* [SOURCE RECORDS]:

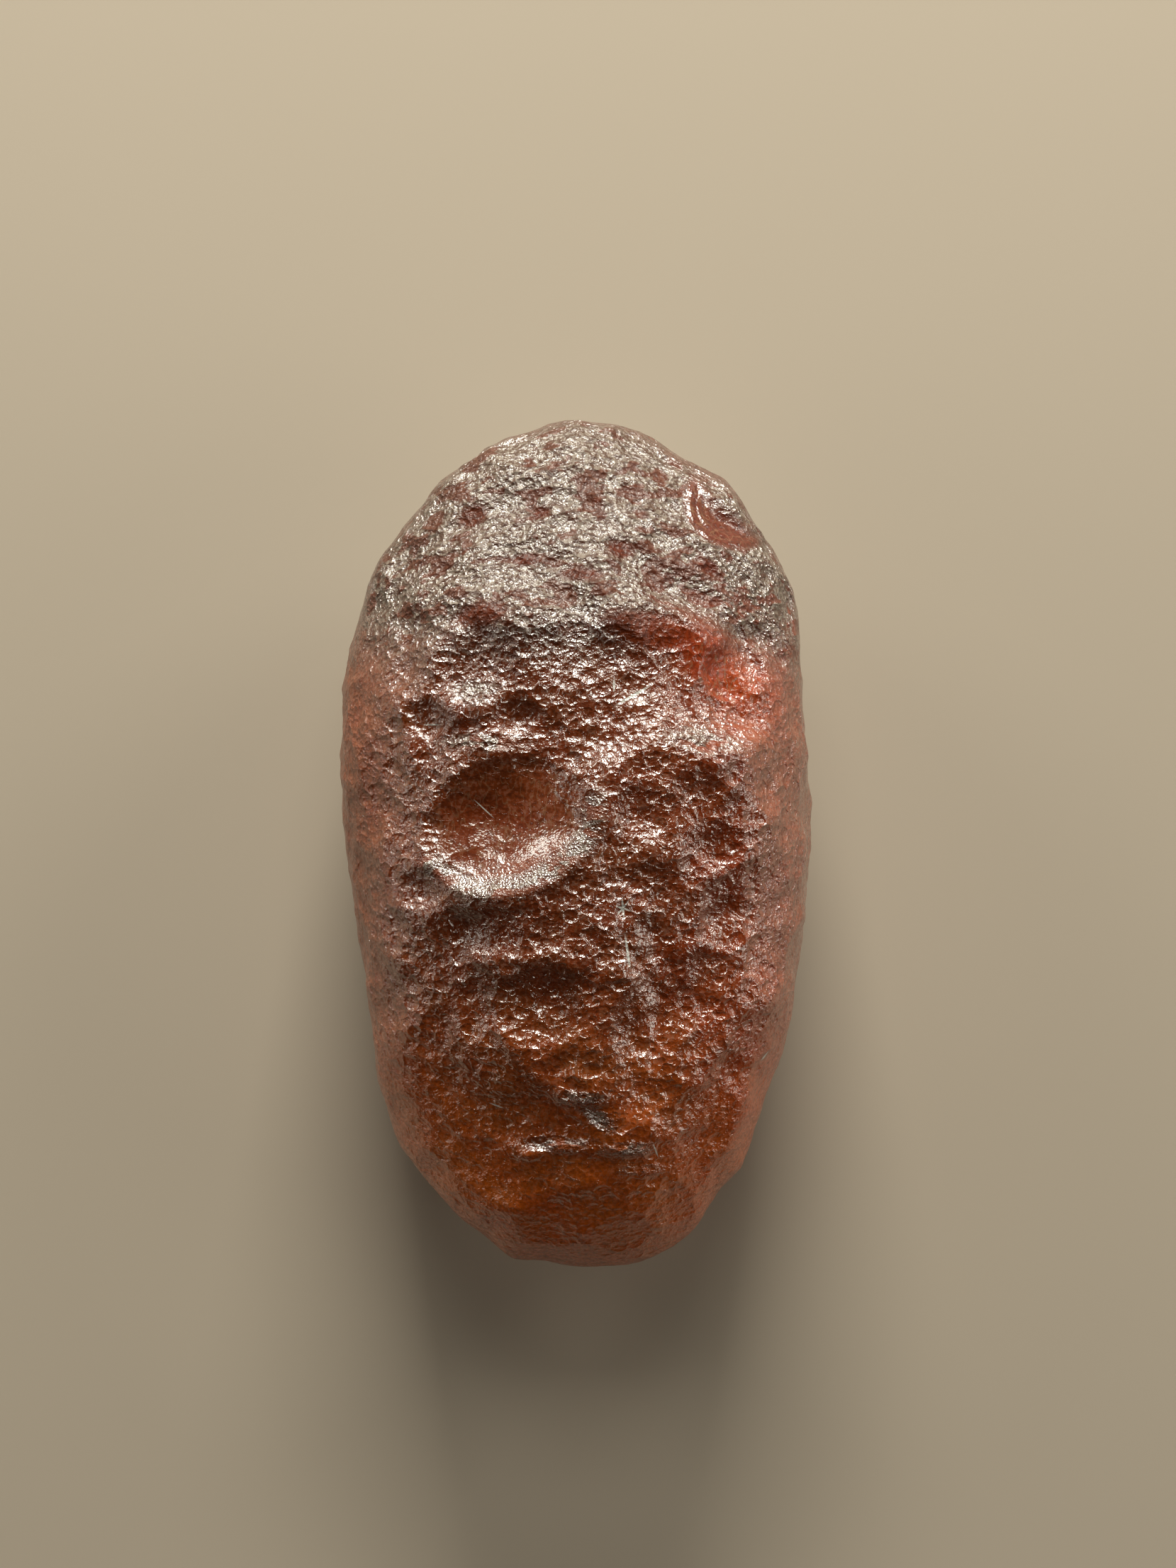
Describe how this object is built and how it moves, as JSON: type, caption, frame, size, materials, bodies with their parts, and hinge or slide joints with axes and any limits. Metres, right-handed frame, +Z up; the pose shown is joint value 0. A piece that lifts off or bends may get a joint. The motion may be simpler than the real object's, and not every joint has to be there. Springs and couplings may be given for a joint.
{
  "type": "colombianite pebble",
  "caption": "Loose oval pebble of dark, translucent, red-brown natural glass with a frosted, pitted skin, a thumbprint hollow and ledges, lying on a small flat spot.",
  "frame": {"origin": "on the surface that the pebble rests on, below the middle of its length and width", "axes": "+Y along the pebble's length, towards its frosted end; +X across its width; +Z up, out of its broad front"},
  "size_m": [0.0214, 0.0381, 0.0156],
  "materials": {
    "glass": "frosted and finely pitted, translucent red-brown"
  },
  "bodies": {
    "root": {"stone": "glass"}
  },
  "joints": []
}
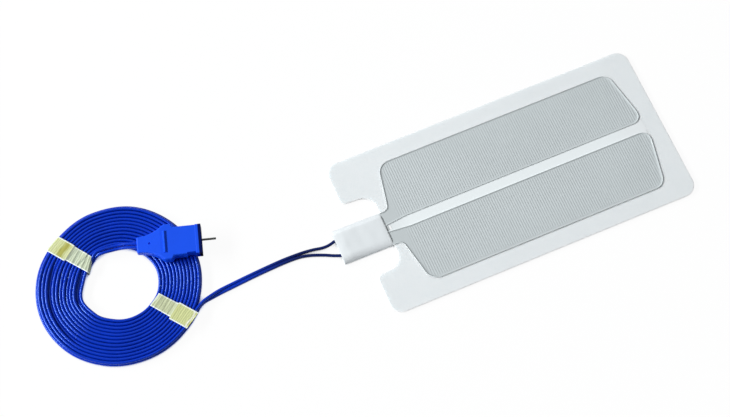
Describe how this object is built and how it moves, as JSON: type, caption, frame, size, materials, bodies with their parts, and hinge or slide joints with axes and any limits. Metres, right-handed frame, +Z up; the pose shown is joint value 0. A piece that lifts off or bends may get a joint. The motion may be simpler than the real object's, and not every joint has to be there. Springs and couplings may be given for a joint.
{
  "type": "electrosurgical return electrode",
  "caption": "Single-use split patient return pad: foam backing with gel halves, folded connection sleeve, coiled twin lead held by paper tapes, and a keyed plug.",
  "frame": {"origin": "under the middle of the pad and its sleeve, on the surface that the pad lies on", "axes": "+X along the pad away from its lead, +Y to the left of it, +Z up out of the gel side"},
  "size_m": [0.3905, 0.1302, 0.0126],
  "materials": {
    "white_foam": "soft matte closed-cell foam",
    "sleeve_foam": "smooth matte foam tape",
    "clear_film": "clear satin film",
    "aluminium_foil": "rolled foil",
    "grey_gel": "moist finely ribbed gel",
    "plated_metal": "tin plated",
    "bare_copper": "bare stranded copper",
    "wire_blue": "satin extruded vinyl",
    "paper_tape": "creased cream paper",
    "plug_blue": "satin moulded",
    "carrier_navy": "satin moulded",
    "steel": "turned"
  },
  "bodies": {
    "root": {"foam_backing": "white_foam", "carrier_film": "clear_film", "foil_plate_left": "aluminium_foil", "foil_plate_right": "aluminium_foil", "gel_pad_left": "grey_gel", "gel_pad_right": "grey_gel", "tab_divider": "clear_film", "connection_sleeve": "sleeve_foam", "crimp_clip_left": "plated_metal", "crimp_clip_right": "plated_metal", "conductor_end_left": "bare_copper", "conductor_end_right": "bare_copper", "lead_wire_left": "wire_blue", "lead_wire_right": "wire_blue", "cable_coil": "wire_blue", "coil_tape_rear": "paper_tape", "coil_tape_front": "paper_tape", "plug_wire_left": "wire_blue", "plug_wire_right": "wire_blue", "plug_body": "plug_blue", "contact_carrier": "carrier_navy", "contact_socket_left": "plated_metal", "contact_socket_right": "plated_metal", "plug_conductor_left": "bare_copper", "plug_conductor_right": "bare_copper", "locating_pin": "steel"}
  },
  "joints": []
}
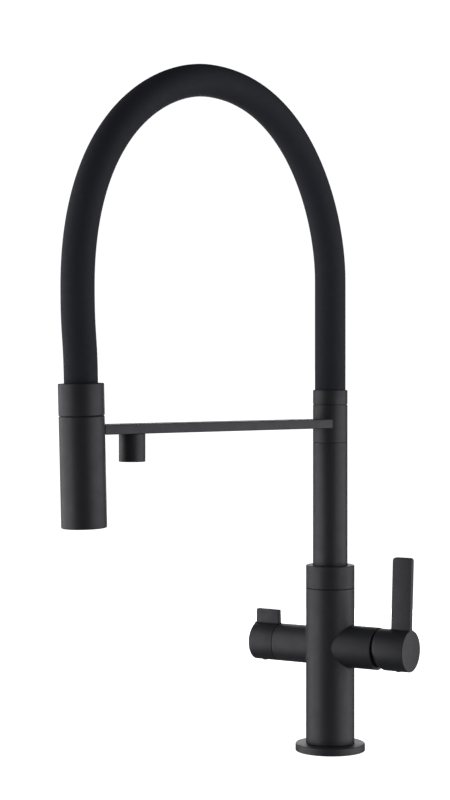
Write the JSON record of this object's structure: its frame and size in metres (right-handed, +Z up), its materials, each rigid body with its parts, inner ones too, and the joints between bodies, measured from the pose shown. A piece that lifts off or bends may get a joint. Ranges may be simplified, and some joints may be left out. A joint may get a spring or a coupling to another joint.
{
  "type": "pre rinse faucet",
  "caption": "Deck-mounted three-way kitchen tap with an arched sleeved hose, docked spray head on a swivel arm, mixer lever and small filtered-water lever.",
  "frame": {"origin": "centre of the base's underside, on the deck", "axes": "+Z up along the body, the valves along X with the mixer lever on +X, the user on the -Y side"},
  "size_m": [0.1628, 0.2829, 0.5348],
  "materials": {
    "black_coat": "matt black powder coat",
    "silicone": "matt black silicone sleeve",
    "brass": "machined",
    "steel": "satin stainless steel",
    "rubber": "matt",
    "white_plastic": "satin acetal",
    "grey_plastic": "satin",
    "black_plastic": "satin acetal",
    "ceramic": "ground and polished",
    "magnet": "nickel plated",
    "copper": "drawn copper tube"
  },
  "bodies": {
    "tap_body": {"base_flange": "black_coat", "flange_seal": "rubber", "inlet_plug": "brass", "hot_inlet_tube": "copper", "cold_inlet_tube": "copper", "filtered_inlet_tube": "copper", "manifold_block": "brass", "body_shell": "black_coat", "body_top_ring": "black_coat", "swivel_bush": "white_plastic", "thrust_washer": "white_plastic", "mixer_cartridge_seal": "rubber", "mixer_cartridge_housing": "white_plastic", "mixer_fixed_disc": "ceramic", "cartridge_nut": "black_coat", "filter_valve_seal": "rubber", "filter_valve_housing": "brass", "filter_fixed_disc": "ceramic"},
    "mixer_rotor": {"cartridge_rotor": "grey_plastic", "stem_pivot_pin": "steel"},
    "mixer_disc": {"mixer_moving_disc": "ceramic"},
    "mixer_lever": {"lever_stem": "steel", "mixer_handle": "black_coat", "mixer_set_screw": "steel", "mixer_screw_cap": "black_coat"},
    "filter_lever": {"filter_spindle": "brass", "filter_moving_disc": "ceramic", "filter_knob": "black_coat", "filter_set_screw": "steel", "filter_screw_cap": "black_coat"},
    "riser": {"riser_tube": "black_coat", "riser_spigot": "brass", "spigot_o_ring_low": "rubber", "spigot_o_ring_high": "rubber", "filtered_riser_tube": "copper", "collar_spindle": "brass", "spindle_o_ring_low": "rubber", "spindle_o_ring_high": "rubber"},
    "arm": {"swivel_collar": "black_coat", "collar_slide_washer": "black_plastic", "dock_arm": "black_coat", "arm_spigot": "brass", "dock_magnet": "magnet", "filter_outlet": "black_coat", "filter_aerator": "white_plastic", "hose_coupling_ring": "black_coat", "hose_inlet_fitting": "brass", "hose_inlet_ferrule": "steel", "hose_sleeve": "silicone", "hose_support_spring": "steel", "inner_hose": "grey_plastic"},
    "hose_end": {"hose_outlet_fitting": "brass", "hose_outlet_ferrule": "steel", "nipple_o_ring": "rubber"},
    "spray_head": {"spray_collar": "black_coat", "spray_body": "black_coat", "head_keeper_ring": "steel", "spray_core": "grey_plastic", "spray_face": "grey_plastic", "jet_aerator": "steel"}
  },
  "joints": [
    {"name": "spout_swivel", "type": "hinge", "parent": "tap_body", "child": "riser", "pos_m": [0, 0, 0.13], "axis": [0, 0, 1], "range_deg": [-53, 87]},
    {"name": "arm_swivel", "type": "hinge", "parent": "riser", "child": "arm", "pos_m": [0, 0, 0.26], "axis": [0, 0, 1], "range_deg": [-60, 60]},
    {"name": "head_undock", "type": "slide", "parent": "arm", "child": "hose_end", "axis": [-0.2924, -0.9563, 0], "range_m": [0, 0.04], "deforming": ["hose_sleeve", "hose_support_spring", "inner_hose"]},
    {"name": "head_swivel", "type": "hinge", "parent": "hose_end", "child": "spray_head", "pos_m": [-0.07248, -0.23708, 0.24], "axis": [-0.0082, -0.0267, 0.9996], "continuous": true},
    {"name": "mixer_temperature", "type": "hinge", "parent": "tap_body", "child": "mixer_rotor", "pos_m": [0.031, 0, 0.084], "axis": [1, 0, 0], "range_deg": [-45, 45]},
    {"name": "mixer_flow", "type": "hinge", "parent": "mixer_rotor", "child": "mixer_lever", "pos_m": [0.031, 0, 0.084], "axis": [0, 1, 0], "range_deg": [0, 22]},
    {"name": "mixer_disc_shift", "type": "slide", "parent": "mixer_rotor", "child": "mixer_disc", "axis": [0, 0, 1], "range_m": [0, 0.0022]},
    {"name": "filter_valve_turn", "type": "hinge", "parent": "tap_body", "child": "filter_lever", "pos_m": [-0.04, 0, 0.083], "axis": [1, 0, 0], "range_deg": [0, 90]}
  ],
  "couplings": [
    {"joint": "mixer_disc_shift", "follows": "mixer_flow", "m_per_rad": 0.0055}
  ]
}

* [SET PROBLEM]: Copy out each line exactly as written.

* [TASK RESULT]:
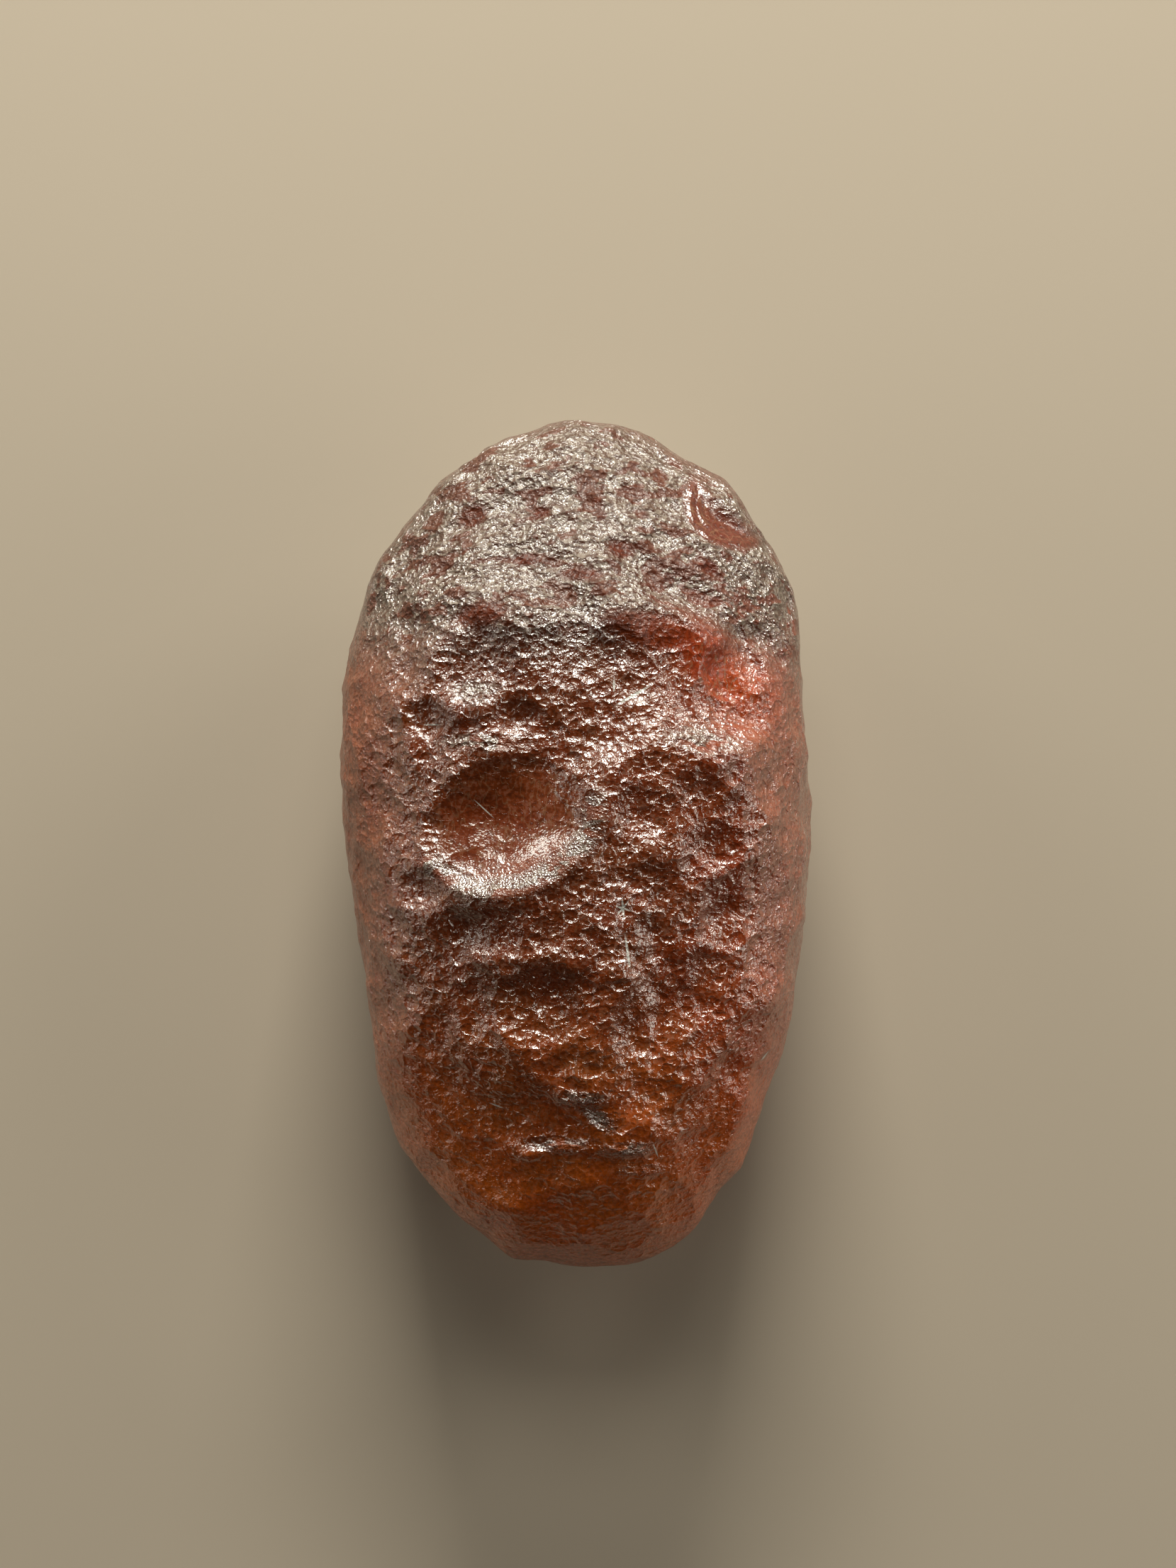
Describe how this object is built and how it moves, as JSON: type, caption, frame, size, materials, bodies with their parts, and hinge or slide joints with axes and any limits. Metres, right-handed frame, +Z up; the pose shown is joint value 0. A piece that lifts off or bends may get a joint. The motion may be simpler than the real object's, and not every joint has to be there. Springs and couplings may be given for a joint.
{
  "type": "colombianite pebble",
  "caption": "Loose oval pebble of dark, translucent, red-brown natural glass with a frosted, pitted skin, a thumbprint hollow and ledges, lying on a small flat spot.",
  "frame": {"origin": "on the surface that the pebble rests on, below the middle of its length and width", "axes": "+Y along the pebble's length, towards its frosted end; +X across its width; +Z up, out of its broad front"},
  "size_m": [0.0214, 0.0381, 0.0156],
  "materials": {
    "glass": "frosted and finely pitted, translucent red-brown"
  },
  "bodies": {
    "root": {"stone": "glass"}
  },
  "joints": []
}
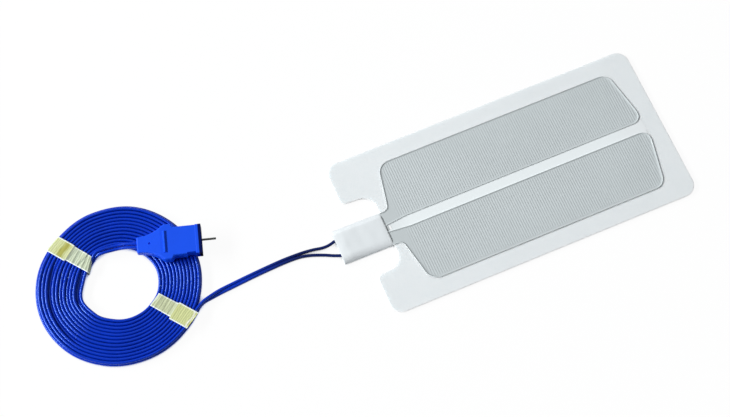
Describe how this object is built and how it moves, as JSON: type, caption, frame, size, materials, bodies with their parts, and hinge or slide joints with axes and any limits. Metres, right-handed frame, +Z up; the pose shown is joint value 0. A piece that lifts off or bends may get a joint. The motion may be simpler than the real object's, and not every joint has to be there. Springs and couplings may be given for a joint.
{
  "type": "electrosurgical return electrode",
  "caption": "Single-use split patient return pad: foam backing with gel halves, folded connection sleeve, coiled twin lead held by paper tapes, and a keyed plug.",
  "frame": {"origin": "under the middle of the pad and its sleeve, on the surface that the pad lies on", "axes": "+X along the pad away from its lead, +Y to the left of it, +Z up out of the gel side"},
  "size_m": [0.3905, 0.1302, 0.0126],
  "materials": {
    "white_foam": "soft matte closed-cell foam",
    "sleeve_foam": "smooth matte foam tape",
    "clear_film": "clear satin film",
    "aluminium_foil": "rolled foil",
    "grey_gel": "moist finely ribbed gel",
    "plated_metal": "tin plated",
    "bare_copper": "bare stranded copper",
    "wire_blue": "satin extruded vinyl",
    "paper_tape": "creased cream paper",
    "plug_blue": "satin moulded",
    "carrier_navy": "satin moulded",
    "steel": "turned"
  },
  "bodies": {
    "root": {"foam_backing": "white_foam", "carrier_film": "clear_film", "foil_plate_left": "aluminium_foil", "foil_plate_right": "aluminium_foil", "gel_pad_left": "grey_gel", "gel_pad_right": "grey_gel", "tab_divider": "clear_film", "connection_sleeve": "sleeve_foam", "crimp_clip_left": "plated_metal", "crimp_clip_right": "plated_metal", "conductor_end_left": "bare_copper", "conductor_end_right": "bare_copper", "lead_wire_left": "wire_blue", "lead_wire_right": "wire_blue", "cable_coil": "wire_blue", "coil_tape_rear": "paper_tape", "coil_tape_front": "paper_tape", "plug_wire_left": "wire_blue", "plug_wire_right": "wire_blue", "plug_body": "plug_blue", "contact_carrier": "carrier_navy", "contact_socket_left": "plated_metal", "contact_socket_right": "plated_metal", "plug_conductor_left": "bare_copper", "plug_conductor_right": "bare_copper", "locating_pin": "steel"}
  },
  "joints": []
}
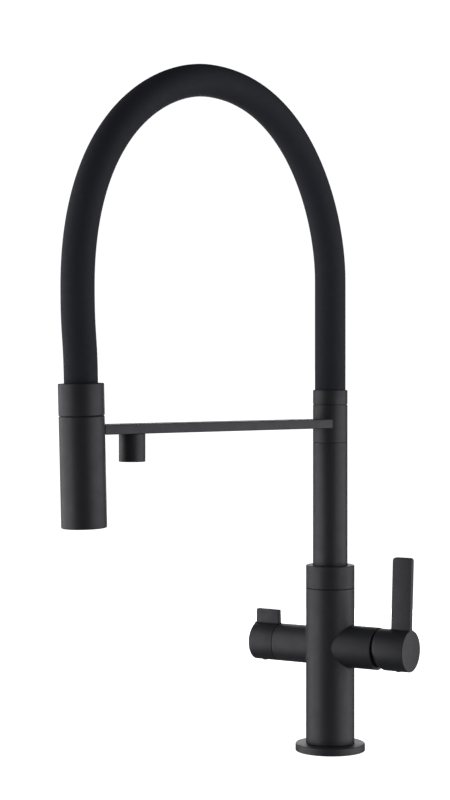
Write the JSON record of this object's structure: its frame and size in metres (right-handed, +Z up), its materials, each rigid body with its parts, inner ones too, and the joints between bodies, measured from the pose shown. A piece that lifts off or bends may get a joint. Ranges may be simplified, and some joints may be left out. A joint may get a spring or a coupling to another joint.
{
  "type": "pre rinse faucet",
  "caption": "Deck-mounted three-way kitchen tap with an arched sleeved hose, docked spray head on a swivel arm, mixer lever and small filtered-water lever.",
  "frame": {"origin": "centre of the base's underside, on the deck", "axes": "+Z up along the body, the valves along X with the mixer lever on +X, the user on the -Y side"},
  "size_m": [0.1628, 0.2829, 0.5348],
  "materials": {
    "black_coat": "matt black powder coat",
    "silicone": "matt black silicone sleeve",
    "brass": "machined",
    "steel": "satin stainless steel",
    "rubber": "matt",
    "white_plastic": "satin acetal",
    "grey_plastic": "satin",
    "black_plastic": "satin acetal",
    "ceramic": "ground and polished",
    "magnet": "nickel plated",
    "copper": "drawn copper tube"
  },
  "bodies": {
    "tap_body": {"base_flange": "black_coat", "flange_seal": "rubber", "inlet_plug": "brass", "hot_inlet_tube": "copper", "cold_inlet_tube": "copper", "filtered_inlet_tube": "copper", "manifold_block": "brass", "body_shell": "black_coat", "body_top_ring": "black_coat", "swivel_bush": "white_plastic", "thrust_washer": "white_plastic", "mixer_cartridge_seal": "rubber", "mixer_cartridge_housing": "white_plastic", "mixer_fixed_disc": "ceramic", "cartridge_nut": "black_coat", "filter_valve_seal": "rubber", "filter_valve_housing": "brass", "filter_fixed_disc": "ceramic"},
    "mixer_rotor": {"cartridge_rotor": "grey_plastic", "stem_pivot_pin": "steel"},
    "mixer_disc": {"mixer_moving_disc": "ceramic"},
    "mixer_lever": {"lever_stem": "steel", "mixer_handle": "black_coat", "mixer_set_screw": "steel", "mixer_screw_cap": "black_coat"},
    "filter_lever": {"filter_spindle": "brass", "filter_moving_disc": "ceramic", "filter_knob": "black_coat", "filter_set_screw": "steel", "filter_screw_cap": "black_coat"},
    "riser": {"riser_tube": "black_coat", "riser_spigot": "brass", "spigot_o_ring_low": "rubber", "spigot_o_ring_high": "rubber", "filtered_riser_tube": "copper", "collar_spindle": "brass", "spindle_o_ring_low": "rubber", "spindle_o_ring_high": "rubber"},
    "arm": {"swivel_collar": "black_coat", "collar_slide_washer": "black_plastic", "dock_arm": "black_coat", "arm_spigot": "brass", "dock_magnet": "magnet", "filter_outlet": "black_coat", "filter_aerator": "white_plastic", "hose_coupling_ring": "black_coat", "hose_inlet_fitting": "brass", "hose_inlet_ferrule": "steel", "hose_sleeve": "silicone", "hose_support_spring": "steel", "inner_hose": "grey_plastic"},
    "hose_end": {"hose_outlet_fitting": "brass", "hose_outlet_ferrule": "steel", "nipple_o_ring": "rubber"},
    "spray_head": {"spray_collar": "black_coat", "spray_body": "black_coat", "head_keeper_ring": "steel", "spray_core": "grey_plastic", "spray_face": "grey_plastic", "jet_aerator": "steel"}
  },
  "joints": [
    {"name": "spout_swivel", "type": "hinge", "parent": "tap_body", "child": "riser", "pos_m": [0, 0, 0.13], "axis": [0, 0, 1], "range_deg": [-53, 87]},
    {"name": "arm_swivel", "type": "hinge", "parent": "riser", "child": "arm", "pos_m": [0, 0, 0.26], "axis": [0, 0, 1], "range_deg": [-60, 60]},
    {"name": "head_undock", "type": "slide", "parent": "arm", "child": "hose_end", "axis": [-0.2924, -0.9563, 0], "range_m": [0, 0.04], "deforming": ["hose_sleeve", "hose_support_spring", "inner_hose"]},
    {"name": "head_swivel", "type": "hinge", "parent": "hose_end", "child": "spray_head", "pos_m": [-0.07248, -0.23708, 0.24], "axis": [-0.0082, -0.0267, 0.9996], "continuous": true},
    {"name": "mixer_temperature", "type": "hinge", "parent": "tap_body", "child": "mixer_rotor", "pos_m": [0.031, 0, 0.084], "axis": [1, 0, 0], "range_deg": [-45, 45]},
    {"name": "mixer_flow", "type": "hinge", "parent": "mixer_rotor", "child": "mixer_lever", "pos_m": [0.031, 0, 0.084], "axis": [0, 1, 0], "range_deg": [0, 22]},
    {"name": "mixer_disc_shift", "type": "slide", "parent": "mixer_rotor", "child": "mixer_disc", "axis": [0, 0, 1], "range_m": [0, 0.0022]},
    {"name": "filter_valve_turn", "type": "hinge", "parent": "tap_body", "child": "filter_lever", "pos_m": [-0.04, 0, 0.083], "axis": [1, 0, 0], "range_deg": [0, 90]}
  ],
  "couplings": [
    {"joint": "mixer_disc_shift", "follows": "mixer_flow", "m_per_rad": 0.0055}
  ]
}